En lo musical, es preciso señalar el buen nivel mostrado por la Orquesta del Teatro de Bellas Artes (de nuevo con Wagner, de nuevo bajo la batuta de Guido Maria Guida) que, salvo algunos momentos inciertos en el tercer acto, demostró que puede ser un instrumento adecuado para el trabajo que de ella se requiere en el foso.

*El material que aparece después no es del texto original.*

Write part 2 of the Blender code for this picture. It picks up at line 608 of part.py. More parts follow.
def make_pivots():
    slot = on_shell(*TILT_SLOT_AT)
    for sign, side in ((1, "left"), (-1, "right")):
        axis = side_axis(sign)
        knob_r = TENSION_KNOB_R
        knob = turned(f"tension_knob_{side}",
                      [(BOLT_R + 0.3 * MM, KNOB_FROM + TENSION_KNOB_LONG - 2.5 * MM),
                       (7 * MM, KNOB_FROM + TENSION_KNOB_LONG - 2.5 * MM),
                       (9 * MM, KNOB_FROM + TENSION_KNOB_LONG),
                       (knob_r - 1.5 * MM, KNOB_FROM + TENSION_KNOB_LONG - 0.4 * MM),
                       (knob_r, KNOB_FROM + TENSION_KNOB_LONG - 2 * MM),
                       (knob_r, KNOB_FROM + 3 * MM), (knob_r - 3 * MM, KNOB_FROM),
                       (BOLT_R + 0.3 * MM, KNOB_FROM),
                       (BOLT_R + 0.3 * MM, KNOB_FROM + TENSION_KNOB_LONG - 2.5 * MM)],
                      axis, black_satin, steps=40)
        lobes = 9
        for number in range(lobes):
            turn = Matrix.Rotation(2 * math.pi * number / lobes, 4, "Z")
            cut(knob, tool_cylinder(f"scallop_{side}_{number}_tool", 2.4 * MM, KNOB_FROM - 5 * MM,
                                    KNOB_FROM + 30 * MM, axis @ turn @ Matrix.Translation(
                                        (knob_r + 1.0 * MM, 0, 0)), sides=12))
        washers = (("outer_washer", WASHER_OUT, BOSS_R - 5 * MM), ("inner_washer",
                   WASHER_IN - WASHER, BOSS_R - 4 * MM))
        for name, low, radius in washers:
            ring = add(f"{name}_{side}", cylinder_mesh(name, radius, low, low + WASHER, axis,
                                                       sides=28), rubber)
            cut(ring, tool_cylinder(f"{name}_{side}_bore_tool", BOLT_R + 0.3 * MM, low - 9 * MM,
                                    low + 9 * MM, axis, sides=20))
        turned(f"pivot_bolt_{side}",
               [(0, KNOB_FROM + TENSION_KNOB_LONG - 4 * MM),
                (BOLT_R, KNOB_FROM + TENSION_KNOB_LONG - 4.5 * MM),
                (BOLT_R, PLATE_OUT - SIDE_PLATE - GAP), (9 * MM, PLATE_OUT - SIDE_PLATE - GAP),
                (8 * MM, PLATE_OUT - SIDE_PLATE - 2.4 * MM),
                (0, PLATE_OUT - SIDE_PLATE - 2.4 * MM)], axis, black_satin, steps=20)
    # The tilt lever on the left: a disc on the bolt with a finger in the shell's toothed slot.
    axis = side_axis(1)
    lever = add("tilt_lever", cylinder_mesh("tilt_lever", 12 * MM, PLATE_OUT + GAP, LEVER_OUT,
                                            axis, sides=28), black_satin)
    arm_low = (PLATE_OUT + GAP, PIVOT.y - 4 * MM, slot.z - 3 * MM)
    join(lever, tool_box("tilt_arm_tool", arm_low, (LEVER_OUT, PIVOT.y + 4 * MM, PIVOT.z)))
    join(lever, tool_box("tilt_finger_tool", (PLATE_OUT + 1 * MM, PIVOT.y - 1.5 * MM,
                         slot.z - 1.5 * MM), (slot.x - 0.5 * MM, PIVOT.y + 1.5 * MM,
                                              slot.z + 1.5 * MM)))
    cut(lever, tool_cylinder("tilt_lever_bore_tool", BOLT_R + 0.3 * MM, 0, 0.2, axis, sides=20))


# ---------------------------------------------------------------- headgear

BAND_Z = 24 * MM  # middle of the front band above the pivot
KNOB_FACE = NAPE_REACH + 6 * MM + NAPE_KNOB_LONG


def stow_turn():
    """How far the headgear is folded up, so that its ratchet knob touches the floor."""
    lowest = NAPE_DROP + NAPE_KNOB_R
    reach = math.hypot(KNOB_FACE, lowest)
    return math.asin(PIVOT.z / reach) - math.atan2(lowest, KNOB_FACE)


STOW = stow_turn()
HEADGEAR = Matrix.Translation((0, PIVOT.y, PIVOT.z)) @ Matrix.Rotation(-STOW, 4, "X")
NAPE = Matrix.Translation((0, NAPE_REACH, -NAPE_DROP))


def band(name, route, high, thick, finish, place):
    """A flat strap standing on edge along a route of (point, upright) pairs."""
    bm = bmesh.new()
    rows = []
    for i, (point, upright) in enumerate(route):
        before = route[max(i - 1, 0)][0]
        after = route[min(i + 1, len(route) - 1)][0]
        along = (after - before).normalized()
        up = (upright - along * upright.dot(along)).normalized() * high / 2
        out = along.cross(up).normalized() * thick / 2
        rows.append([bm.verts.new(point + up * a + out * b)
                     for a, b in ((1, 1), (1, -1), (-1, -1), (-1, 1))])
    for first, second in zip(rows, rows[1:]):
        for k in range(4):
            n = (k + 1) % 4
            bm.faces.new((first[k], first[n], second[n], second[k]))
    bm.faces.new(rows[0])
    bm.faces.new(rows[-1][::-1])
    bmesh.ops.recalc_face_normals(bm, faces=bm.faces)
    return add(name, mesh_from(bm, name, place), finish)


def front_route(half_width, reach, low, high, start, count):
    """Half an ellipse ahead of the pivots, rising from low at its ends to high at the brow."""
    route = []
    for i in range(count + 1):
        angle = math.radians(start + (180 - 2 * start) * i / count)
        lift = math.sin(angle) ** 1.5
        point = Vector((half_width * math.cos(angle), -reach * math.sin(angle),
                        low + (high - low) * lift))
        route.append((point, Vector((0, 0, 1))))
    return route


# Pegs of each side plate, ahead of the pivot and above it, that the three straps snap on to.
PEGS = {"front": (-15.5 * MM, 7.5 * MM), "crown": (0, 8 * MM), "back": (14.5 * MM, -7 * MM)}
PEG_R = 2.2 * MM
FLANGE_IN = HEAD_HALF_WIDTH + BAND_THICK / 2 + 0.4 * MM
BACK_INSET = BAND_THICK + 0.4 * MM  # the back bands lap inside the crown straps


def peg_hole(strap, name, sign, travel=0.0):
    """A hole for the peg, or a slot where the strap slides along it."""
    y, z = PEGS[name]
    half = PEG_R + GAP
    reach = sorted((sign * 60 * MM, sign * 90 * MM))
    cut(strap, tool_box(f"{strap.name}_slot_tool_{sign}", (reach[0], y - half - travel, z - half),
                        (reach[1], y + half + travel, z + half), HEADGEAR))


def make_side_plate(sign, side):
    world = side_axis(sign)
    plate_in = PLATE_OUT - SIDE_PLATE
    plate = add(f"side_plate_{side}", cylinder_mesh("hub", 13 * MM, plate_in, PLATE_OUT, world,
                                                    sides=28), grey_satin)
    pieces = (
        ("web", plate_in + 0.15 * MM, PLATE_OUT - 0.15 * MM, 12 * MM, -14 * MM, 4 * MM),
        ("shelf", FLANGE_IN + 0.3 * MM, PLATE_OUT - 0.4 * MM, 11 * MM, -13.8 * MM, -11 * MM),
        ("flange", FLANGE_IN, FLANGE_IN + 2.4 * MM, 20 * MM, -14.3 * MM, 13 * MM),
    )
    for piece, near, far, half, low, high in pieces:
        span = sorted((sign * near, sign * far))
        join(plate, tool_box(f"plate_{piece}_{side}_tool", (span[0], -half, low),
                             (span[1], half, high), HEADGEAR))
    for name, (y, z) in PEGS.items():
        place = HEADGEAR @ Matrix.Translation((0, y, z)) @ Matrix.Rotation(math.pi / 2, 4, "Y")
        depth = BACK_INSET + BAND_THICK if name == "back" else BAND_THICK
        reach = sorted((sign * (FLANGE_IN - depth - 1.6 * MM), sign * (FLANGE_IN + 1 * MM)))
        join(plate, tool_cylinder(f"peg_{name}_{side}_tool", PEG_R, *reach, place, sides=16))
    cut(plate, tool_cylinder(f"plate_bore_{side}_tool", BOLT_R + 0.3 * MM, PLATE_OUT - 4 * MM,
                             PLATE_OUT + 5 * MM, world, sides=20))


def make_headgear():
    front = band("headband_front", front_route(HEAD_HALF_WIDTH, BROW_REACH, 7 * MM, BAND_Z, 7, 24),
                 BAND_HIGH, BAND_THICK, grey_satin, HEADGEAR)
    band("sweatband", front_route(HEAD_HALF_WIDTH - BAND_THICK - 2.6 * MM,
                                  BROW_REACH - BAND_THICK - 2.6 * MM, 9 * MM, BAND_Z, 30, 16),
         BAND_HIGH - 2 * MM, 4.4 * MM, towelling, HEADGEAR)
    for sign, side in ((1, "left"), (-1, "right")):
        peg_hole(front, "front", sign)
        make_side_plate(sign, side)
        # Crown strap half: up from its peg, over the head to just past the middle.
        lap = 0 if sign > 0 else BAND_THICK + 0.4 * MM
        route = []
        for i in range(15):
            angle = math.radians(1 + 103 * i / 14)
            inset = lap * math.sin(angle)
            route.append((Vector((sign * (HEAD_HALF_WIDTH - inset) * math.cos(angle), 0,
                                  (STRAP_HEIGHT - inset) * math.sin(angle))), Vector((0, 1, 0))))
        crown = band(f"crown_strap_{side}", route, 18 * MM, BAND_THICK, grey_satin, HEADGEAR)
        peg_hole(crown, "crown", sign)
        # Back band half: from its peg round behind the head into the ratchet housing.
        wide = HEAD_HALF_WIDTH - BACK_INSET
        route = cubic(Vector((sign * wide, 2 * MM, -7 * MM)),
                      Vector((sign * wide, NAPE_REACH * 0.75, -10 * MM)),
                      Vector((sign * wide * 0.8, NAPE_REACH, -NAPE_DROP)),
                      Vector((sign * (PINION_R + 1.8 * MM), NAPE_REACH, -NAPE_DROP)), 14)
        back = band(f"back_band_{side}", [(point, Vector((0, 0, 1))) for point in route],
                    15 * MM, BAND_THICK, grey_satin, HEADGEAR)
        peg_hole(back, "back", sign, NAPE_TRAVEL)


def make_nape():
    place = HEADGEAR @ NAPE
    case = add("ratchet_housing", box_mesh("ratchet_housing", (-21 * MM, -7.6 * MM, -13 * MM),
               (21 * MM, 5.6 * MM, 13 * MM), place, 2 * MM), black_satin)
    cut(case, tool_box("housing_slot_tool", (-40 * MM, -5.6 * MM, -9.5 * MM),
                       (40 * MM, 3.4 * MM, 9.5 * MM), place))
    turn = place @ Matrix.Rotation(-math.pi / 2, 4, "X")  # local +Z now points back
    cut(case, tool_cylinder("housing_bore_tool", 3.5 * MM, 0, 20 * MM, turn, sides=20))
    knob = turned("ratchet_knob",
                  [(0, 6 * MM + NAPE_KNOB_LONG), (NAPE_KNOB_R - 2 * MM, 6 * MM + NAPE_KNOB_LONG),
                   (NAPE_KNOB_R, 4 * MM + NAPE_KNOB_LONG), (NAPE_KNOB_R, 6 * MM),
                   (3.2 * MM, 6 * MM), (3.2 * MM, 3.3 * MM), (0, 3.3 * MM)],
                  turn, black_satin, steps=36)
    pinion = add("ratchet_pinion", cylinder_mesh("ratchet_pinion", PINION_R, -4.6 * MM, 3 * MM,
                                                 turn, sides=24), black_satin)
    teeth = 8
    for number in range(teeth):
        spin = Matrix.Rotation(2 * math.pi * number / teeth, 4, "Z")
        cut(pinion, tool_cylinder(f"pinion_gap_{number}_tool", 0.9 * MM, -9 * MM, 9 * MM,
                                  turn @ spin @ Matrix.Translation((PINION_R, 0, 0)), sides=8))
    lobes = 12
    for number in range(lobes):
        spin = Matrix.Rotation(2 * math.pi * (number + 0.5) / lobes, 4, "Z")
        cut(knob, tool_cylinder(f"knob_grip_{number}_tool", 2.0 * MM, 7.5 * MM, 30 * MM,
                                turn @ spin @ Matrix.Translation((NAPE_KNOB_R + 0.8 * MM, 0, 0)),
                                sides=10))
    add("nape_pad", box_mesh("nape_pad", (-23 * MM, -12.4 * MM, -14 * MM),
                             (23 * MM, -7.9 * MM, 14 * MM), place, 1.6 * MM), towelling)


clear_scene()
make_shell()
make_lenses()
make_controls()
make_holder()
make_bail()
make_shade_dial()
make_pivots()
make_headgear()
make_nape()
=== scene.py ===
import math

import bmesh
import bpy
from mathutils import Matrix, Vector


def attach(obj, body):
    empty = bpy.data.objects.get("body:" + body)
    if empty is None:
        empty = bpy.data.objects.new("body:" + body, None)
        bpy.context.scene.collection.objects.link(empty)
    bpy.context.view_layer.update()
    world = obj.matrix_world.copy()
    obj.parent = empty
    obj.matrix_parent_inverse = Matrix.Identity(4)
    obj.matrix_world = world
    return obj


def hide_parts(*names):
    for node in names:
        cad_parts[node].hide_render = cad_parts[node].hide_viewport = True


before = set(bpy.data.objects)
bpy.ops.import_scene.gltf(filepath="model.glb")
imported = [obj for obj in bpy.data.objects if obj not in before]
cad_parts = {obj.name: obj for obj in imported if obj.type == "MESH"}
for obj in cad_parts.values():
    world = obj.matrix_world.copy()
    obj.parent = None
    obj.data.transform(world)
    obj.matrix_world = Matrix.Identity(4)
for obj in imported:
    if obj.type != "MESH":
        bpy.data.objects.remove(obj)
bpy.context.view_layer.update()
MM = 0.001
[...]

Dicho de otra manera: si ese agrupamiento puede tocar así, no hay excusa o razón para que toque menos bien. Así, gracias a la conducción de Guida y el esfuerzo de la orquesta, esta tercera entrega de la Tetralogía permitió una inmersión total en la creciente acumulación de leitmotiven wagnerianos, un auténtico mapa sonoro con numerosos hitos que guían al oyente por la compleja red narrativa que ha tejido Wagner en El anillo del nibelungo. Particularmente inquietante, por ejemplo, que Sigfrido toque en su solitario cuerno el motivo sonoro que acompañará (a toda orquesta) su funeral en El ocaso de los dioses.

Así pues, este Sigfrido ha resultado exitoso y, sí, es preciso decir que parte del éxito se debe a los recursos invertidos. No hay vuelta de hoja: la ópera es un divertimento costoso que requiere de sustanciales apoyos y patrocinios. La alternativa, una supuesta opera povera que aquí no sabemos cómo manejar, sólo demuestra que lo barato sale caro, como ocurrió en la reciente, deplorable puesta en escena de Orfeo y Eurídice, de Gluck.